Libya will “very likely see a shift in Daesh strategy to a more diffuse and intensified campaign of terror and intimidation”, he told AFP.

“Daesh and like-minded Islamist fighters have consistently shown an ability to ‘melt away’ at will,” Chorin said.

It is hard to estimate the number of Daesh militants still alive in Sirte. The Pentagon estimates that they number in the hundreds.

According to French and American sources, a further 5,000-7,000 are present across Libya.

While the loss of Sirte would deprive them of a strategically valuable port, they could move to set up a base in the lawless deserts of southern Libya.

“It is a porous region, as the central state has no presence there and no single militia dominates,” said Atwan.

He noted that several major tribes which supported the toppled regime of dead dictator Muammar Qadhafi are marginalised today, spurring some of their young men to join Daesh.

“Those people found a refuge in the Islamic State [Daesh],” he said.

 

Political victory? 

 

A victory in Sirte would still be a boost for the GNA, Libya’s internationally recognised government, particularly as it competes for legitimacy against a rival administration in the country’s east.

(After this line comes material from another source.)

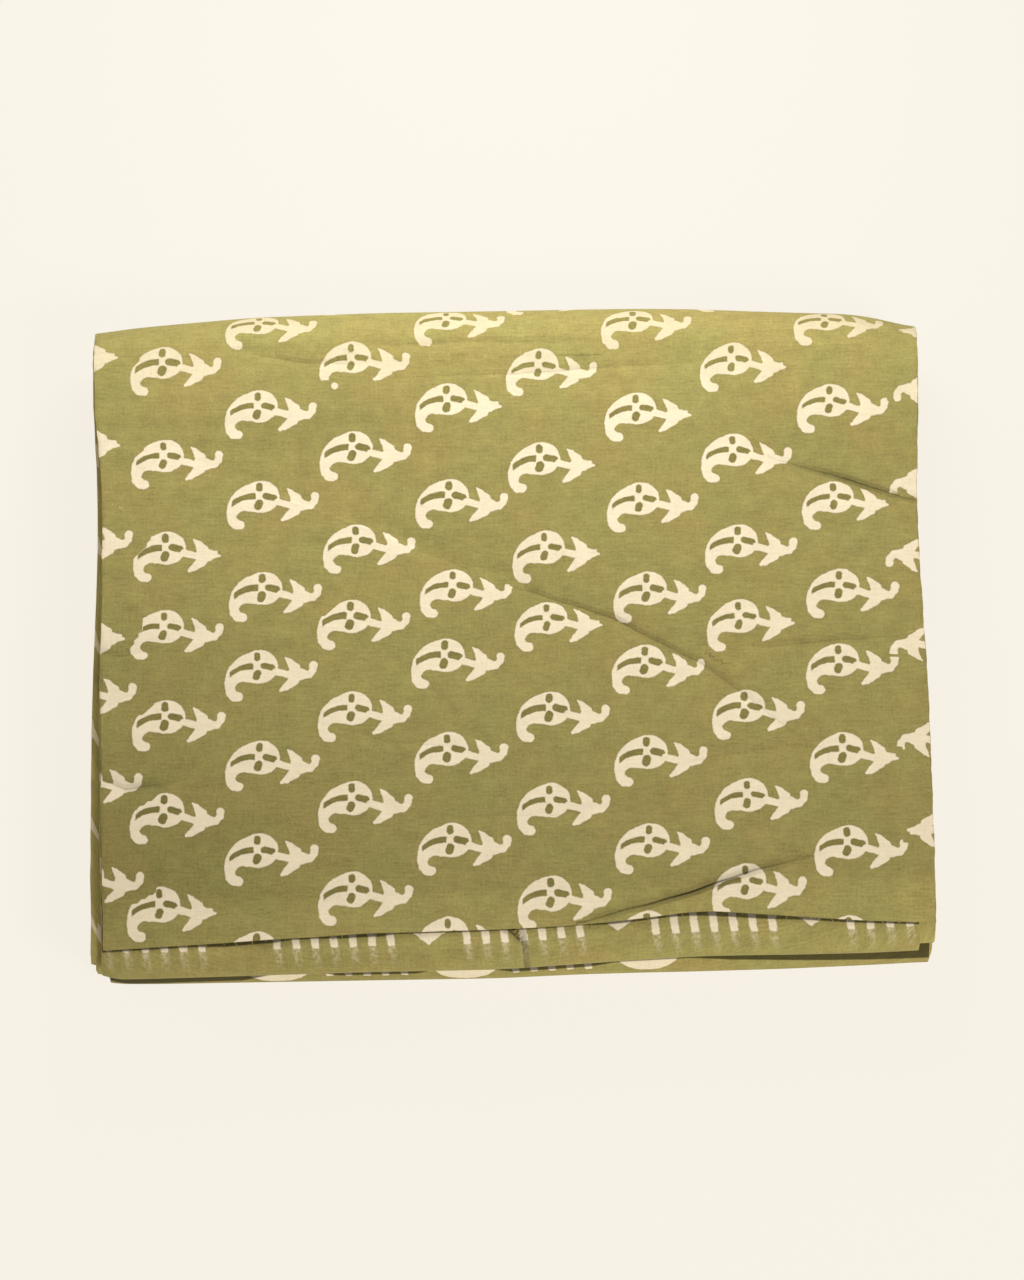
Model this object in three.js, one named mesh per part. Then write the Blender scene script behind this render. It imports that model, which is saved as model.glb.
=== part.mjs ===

Chorin warned that the GNA and its allied militias may embark on a showdown with the eastern-based Libyan National Army over Libya’s oilfields in the Sirte Basin.

“It is very possible we are seeing the start of an even larger conflict,” he said.

Meanwhile, it is a welcome development for the GNA, which enjoys scant popular support.

Four months after prime minister-designate Fayez Al Sarraj set up his administration in Tripoli, public services are close to collapse and the country faces a currency crisis.

Chronic security problems also reign across Libya, which has largely been ruled by militias since the fall of the Qadhafi regime in 2011.

Indeed, there are no guarantees that the GNA, which leaned heavily on powerful militias from nearby Misrata in the fight for Sirte, will retain their loyalty once that battle is over.

“It is likely that the victorious militias will defy GNA rulings and expose the fact that the GNA is not actually a unity of anything,” said Jason Pack, a Libya-focused researcher at Cambridge University who consults for Western governments.

 

“As always in Libya, it is the men with guns who hold political power, not those with fancy suits and titles.”